Using the data below, repeat all of it precisely.

============================================================

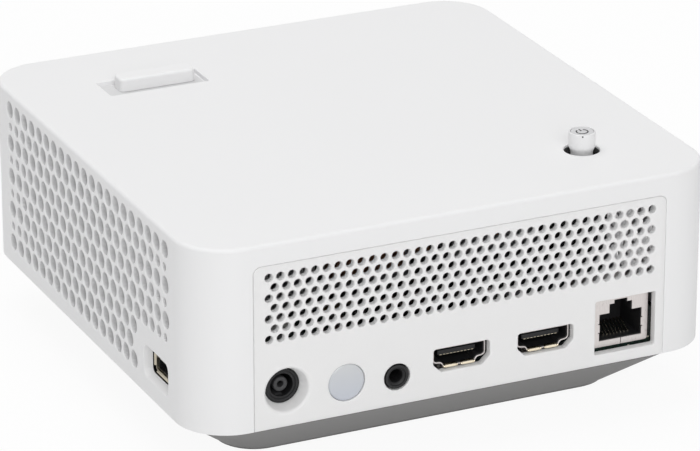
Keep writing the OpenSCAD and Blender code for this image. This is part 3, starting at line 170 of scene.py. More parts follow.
def within(ring, point):
    """Whether a point lies inside a closed outline."""
    crossed = 0
    for (ax, ay), (bx, by) in zip(ring, ring[1:] + ring[:1]):
        if (ay > point.y) != (by > point.y):
            crossed += ax + (point.y - ay) / (by - ay) * (bx - ax) > point.x
    return crossed % 2 == 1


class Mould:
    """Points in millimetres and faces that are cast as one piece."""

    def __init__(self):
        self.points, self.faces = [], []

    def row(self, points):
        """Takes points up and gives their numbers."""
        self.points += [tuple(p) for p in points]
        return list(range(len(self.points) - len(points), len(self.points)))

    def loft(self, rows, closed=True):
        """Joins rows of as many points each, one to the next."""
        rows = [self.row(points) for points in rows]
        for a, b in zip(rows, rows[1:]):
            for i in range(len(a) if closed else len(a) - 1):
                j = (i + 1) % len(a)
                self.faces.append((a[i], a[j], b[j], b[i]))
        return rows

    def solid(self, rows):
        """A loft with both its ends closed."""
        rows = self.loft(rows)
        self.faces += [tuple(rows[0]), tuple(rows[-1])]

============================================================

**Answer to the problem**.
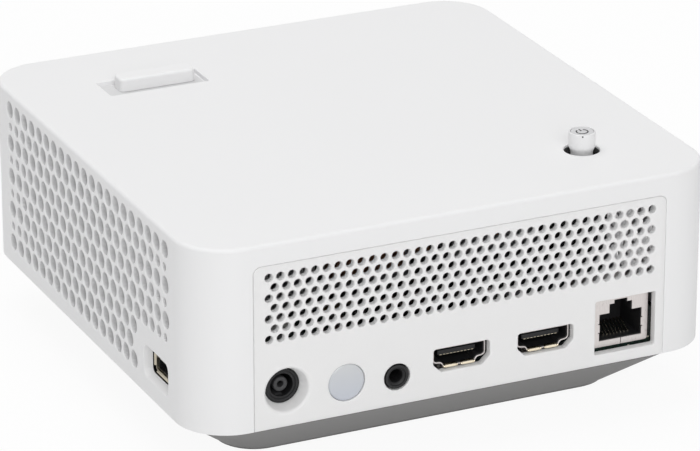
Keep writing the OpenSCAD and Blender code for this image. This is part 3, starting at line 170 of scene.py. More parts follow.
def within(ring, point):
    """Whether a point lies inside a closed outline."""
    crossed = 0
    for (ax, ay), (bx, by) in zip(ring, ring[1:] + ring[:1]):
        if (ay > point.y) != (by > point.y):
            crossed += ax + (point.y - ay) / (by - ay) * (bx - ax) > point.x
    return crossed % 2 == 1


class Mould:
    """Points in millimetres and faces that are cast as one piece."""

    def __init__(self):
        self.points, self.faces = [], []

    def row(self, points):
        """Takes points up and gives their numbers."""
        self.points += [tuple(p) for p in points]
        return list(range(len(self.points) - len(points), len(self.points)))

    def loft(self, rows, closed=True):
        """Joins rows of as many points each, one to the next."""
        rows = [self.row(points) for points in rows]
        for a, b in zip(rows, rows[1:]):
            for i in range(len(a) if closed else len(a) - 1):
                j = (i + 1) % len(a)
                self.faces.append((a[i], a[j], b[j], b[i]))
        return rows

    def solid(self, rows):
        """A loft with both its ends closed."""
        rows = self.loft(rows)
        self.faces += [tuple(rows[0]), tuple(rows[-1])]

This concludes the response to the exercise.